De muitas maravilhas, que nosso Senhor obrou em favor dos nossos, uma só contarei e muito insigne. Enfadados os Tamoios de se verem levar sempre a pior, ajuntaram por espaço de tempo uma grande frota de canoas de guerra, que chegaram a cento e oitenta, para concluírem com a guerra de uma vez. E para fazerem a coisa mais a seu salvo, não quiseram acometer a cidade, mas tomar os nossos no meio de uma cilada, escondendo as canoas em uma enseada, uma légua de nossa povoação.

Mas para mais se ver que Deus tinha tomado esta empresa à sua conta, permitiu que alguns naturais da terra, moradores na Capitania de São Vicente, receiando o combate se fossem com suas canoas, deixando o capitão-mor somente com cinco canoas; mas nem por isso os mais perderam o ânimo e confiança em Deus.

Nisto saem da cilada umas poucas de canoas, o nosso capitão dá-lhes caça com as cinco; dão volta os inimigos, como que fugiam, e metem os nossos dentro da cilada sem nenhum remédio humano; e o pior foi que pondo os nossos fogo a tiro que a canoa capitania levava, toma fogo a pólvora da canoa, e dá com alguns soldados no mar, meio queimados; mas logo se recolhem a ela.

Acode aqui por seus soldados a Divina Misericórdia, mete espanto à mulher do capitão tamoio, e começa a bradar: “grande fogo vem sobre nós, para nos queimar a todos”. A esta voz mete Deus grande terror e medo nos contrários que dão em fugida à voga arrancada, a quem mais podia remar, e aparece a multidão das que estavam na enseada, fugindo também com as mais.

Os nossos os seguem um pedaço, mas logo se recolhem à cidade, dando muitas graças a Deus Nosso Senhor, autor de vitória tão maravilhosa, e não esperada, em lugar da morte que tão certa tinham.

Apareceu o mártir S. Sebastião aos inimigos

[editar]

Acudiu a esta vitória também o favor do glorioso mártir São Sebastião, que foi visto dos tamoios, que depois perguntavam quem era um soldado que andava armado, muito gentil homem, saltando de canoa em canoa, que os espantara e fizera fugir. Com este bom sucesso amainou a fúria dos tamaios, até que depois, com o socorro que foi da Bahia, se começaram a sujeitar e pedir pazes.

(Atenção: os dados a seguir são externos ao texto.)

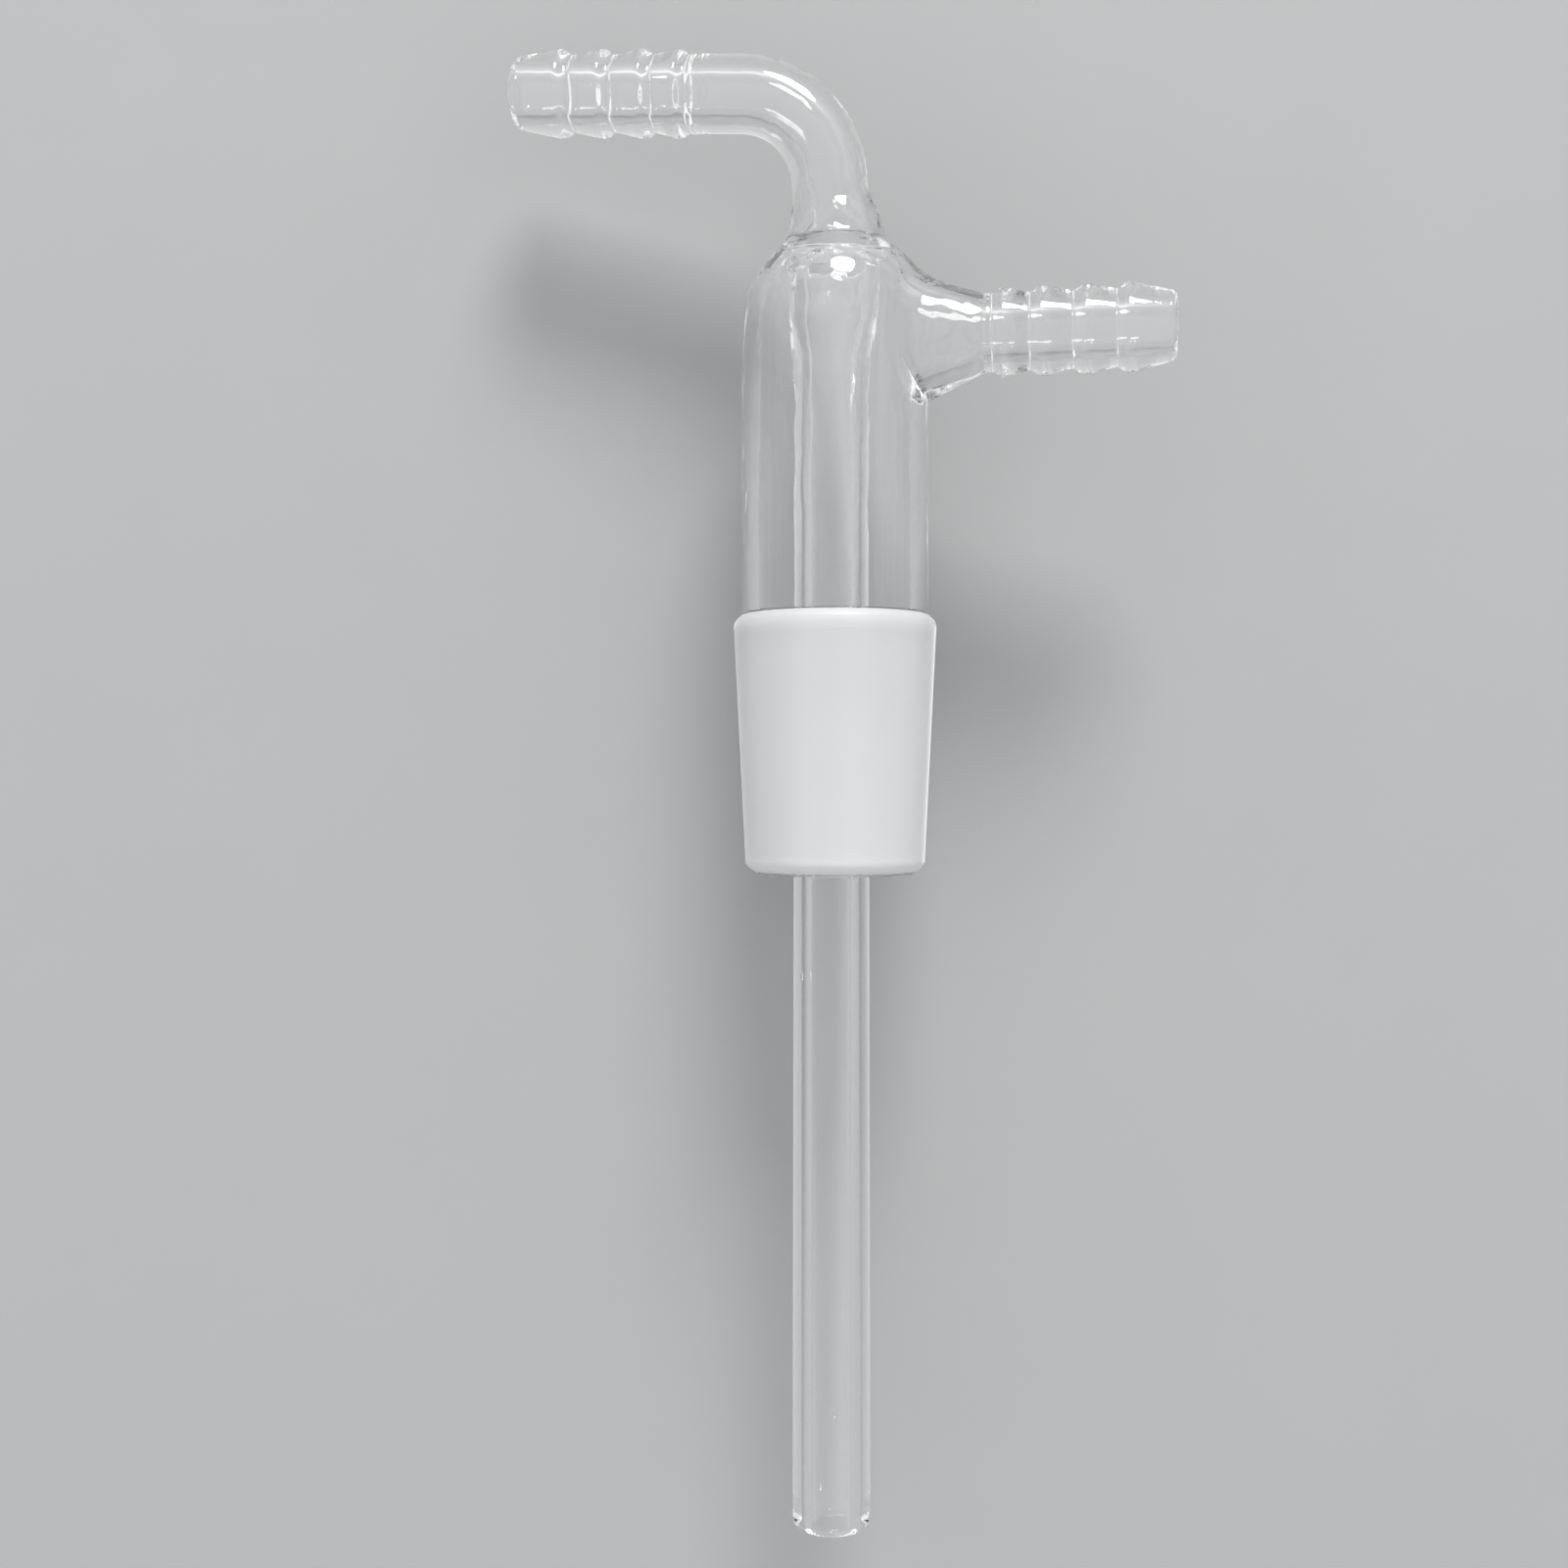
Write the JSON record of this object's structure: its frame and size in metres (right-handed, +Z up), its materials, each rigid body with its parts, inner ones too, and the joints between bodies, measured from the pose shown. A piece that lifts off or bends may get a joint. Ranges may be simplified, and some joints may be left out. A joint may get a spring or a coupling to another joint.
{
  "type": "gas inlet and outlet adapter head",
  "caption": "Glass gas-washing head: ground cone below a domed tube, dip tube sealed through the top, bent inlet and side outlet with serrated hose connections.",
  "frame": {"origin": "centre of the ground cone's wide end, on its axis", "axes": "+Z up the body's axis towards the inlet, +X towards the side arm, -X along the inlet's hose connection"},
  "size_m": [0.0791, 0.024, 0.1766],
  "materials": {
    "clear_glass": "clear borosilicate glass, fire-polished",
    "ground_glass": "finely ground borosilicate glass, matt white"
  },
  "bodies": {
    "root": {"ground_cone": "ground_glass", "body_tube": "clear_glass", "ring_seal": "clear_glass", "dip_tube": "clear_glass", "inlet_bend": "clear_glass", "inlet_hose_barb": "clear_glass", "side_arm": "clear_glass", "outlet_hose_barb": "clear_glass"}
  },
  "joints": []
}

O Pe. Inácio Azevedo, primeiro visitador

[editar]

No ano de mil quinhentos e sessenta e sete, véspera de São Sebastião, chegou da Bahia com outra armada, o Governador Mem de Sá, a povoar o Rio de Janeiro, como por S. Alteza lhe era mandado.

Foram em sua companhia o Bispo Dom Pero Leitão, que ia visitar seu bispado, e o padre Inácio de Azevedo, quando a primeira vez veio, por visitador, enviado pelo nosso Reverendo Padre Geral Francisco de Borja, que chegou à Bahia aos vinte e quatro de agosto, de mil quinhentos e sessenta e seis anos.

Colégio do Rio de Janeiro

[editar]

Destruiu o governador duas aldeias de tamoios, muito fortes, que tinham consigo franceses. Tomou o sítio para a nova cidade, e aquietado tudo, e lançados os contrários do Rio e sua comarca, se tornou para a Bahia, deixando por capitão e governador do Rio de Janeiro a Salvador Correia de Sá, seu sobrinho, por ser falecido o capitão-mor Estácio de Sá. O qual defendeu valorosamente a Capitania, assim dos corsários como dos gentios, que por vezes a vieram molestar.

Também o Padre visitador Inácio de Azevedo tomou sítio para o nosso Colégio, que pela piedade e liberalidade de El Rei Dom Sebastião, se fundou, com dote e renda para cinqüenta religiosos. E ordenou o padre fossem anexas ao Colégio, e sujeitas ao reitor dele, as nossas casas que estão situadas nas Vilas de São Vicente e São Paulo e a casa da Capitania do Espírito Santo.

Neste Colégio se lê uma lição de Latim, e outra de ler e escrever, e a terceira de casos de consciência, quando há ouvintes.